Print exactly those lines that run from the beginning of the data to the line bearing "press-on wire cap.", inclusive.

■ ■ ■ ■

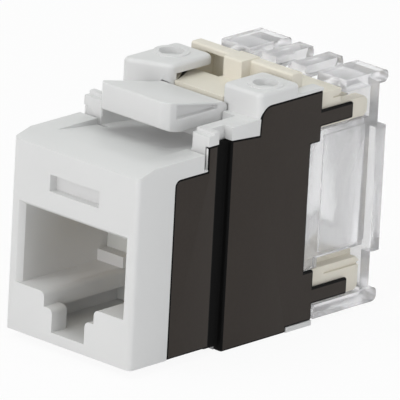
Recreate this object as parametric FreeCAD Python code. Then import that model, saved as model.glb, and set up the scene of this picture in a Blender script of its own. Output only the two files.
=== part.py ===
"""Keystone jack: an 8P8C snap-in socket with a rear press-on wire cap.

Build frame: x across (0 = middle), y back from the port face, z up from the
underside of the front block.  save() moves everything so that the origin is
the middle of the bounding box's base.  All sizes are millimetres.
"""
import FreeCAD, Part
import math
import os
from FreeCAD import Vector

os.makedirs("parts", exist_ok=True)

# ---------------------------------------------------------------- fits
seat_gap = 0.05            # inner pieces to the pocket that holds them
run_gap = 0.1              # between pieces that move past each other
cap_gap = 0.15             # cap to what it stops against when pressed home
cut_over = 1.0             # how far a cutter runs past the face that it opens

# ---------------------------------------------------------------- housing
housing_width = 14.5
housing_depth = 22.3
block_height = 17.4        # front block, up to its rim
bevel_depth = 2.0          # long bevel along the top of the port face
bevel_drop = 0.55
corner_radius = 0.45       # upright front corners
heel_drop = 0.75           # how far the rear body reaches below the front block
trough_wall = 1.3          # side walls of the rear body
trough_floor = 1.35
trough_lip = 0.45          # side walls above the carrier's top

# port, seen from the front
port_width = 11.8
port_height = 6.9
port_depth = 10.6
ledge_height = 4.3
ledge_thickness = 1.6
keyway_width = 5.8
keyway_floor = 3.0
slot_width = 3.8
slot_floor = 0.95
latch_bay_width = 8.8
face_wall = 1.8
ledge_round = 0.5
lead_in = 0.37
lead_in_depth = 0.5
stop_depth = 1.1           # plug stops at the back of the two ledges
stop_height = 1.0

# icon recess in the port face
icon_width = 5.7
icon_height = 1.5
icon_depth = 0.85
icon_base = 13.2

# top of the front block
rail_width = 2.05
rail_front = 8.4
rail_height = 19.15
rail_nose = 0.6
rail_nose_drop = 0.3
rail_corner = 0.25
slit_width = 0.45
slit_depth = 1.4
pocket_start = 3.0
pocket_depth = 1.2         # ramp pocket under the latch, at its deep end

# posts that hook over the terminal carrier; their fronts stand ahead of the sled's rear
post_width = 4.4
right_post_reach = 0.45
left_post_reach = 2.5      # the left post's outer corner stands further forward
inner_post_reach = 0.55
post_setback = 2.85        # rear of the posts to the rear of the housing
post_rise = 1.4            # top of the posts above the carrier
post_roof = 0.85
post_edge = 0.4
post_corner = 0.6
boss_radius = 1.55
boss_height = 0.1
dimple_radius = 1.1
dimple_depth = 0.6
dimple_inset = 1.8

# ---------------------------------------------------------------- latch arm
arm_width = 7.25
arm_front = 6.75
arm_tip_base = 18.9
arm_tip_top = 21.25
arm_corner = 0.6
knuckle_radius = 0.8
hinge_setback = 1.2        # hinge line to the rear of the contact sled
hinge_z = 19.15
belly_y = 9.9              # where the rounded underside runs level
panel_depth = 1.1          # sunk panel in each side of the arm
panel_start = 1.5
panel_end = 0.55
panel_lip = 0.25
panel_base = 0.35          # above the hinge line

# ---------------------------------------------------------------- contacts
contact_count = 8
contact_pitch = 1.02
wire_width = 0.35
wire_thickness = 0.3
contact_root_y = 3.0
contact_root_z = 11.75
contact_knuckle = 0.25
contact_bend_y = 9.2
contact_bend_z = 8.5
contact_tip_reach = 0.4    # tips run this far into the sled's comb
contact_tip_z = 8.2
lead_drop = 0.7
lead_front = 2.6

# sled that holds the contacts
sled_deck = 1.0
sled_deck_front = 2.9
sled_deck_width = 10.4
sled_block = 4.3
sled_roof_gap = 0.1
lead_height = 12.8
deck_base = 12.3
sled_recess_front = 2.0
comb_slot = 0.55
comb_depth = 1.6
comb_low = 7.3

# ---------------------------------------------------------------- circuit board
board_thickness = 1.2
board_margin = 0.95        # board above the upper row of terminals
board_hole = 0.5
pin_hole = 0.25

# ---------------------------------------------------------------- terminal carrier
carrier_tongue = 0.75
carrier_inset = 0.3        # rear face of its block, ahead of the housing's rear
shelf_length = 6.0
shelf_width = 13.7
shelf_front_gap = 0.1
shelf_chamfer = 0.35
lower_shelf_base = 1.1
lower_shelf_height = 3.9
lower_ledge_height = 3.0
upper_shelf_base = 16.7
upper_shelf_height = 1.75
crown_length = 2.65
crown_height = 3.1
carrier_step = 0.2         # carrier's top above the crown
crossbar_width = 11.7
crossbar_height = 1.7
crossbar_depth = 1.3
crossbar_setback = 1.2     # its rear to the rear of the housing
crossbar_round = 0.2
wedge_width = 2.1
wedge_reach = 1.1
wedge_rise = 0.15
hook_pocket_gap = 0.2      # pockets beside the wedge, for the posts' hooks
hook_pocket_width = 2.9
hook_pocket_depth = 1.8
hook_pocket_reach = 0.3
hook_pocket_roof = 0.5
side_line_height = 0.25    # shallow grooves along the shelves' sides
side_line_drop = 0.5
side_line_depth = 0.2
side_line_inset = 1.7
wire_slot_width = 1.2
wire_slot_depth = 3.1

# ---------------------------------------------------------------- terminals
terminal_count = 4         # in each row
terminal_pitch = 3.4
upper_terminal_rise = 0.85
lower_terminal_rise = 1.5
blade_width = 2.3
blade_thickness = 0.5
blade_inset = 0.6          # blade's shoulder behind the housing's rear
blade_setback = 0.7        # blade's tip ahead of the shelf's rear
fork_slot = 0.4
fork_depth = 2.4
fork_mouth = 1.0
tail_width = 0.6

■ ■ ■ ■

> Written reply:
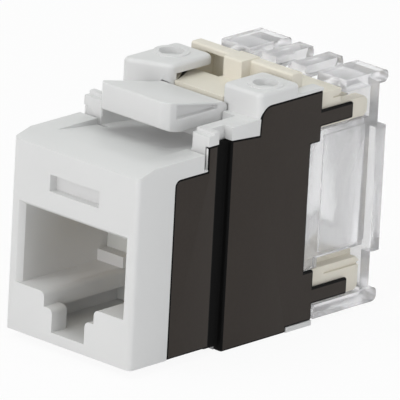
Recreate this object as parametric FreeCAD Python code. Then import that model, saved as model.glb, and set up the scene of this picture in a Blender script of its own. Output only the two files.
=== part.py ===
"""Keystone jack: an 8P8C snap-in socket with a rear press-on wire cap.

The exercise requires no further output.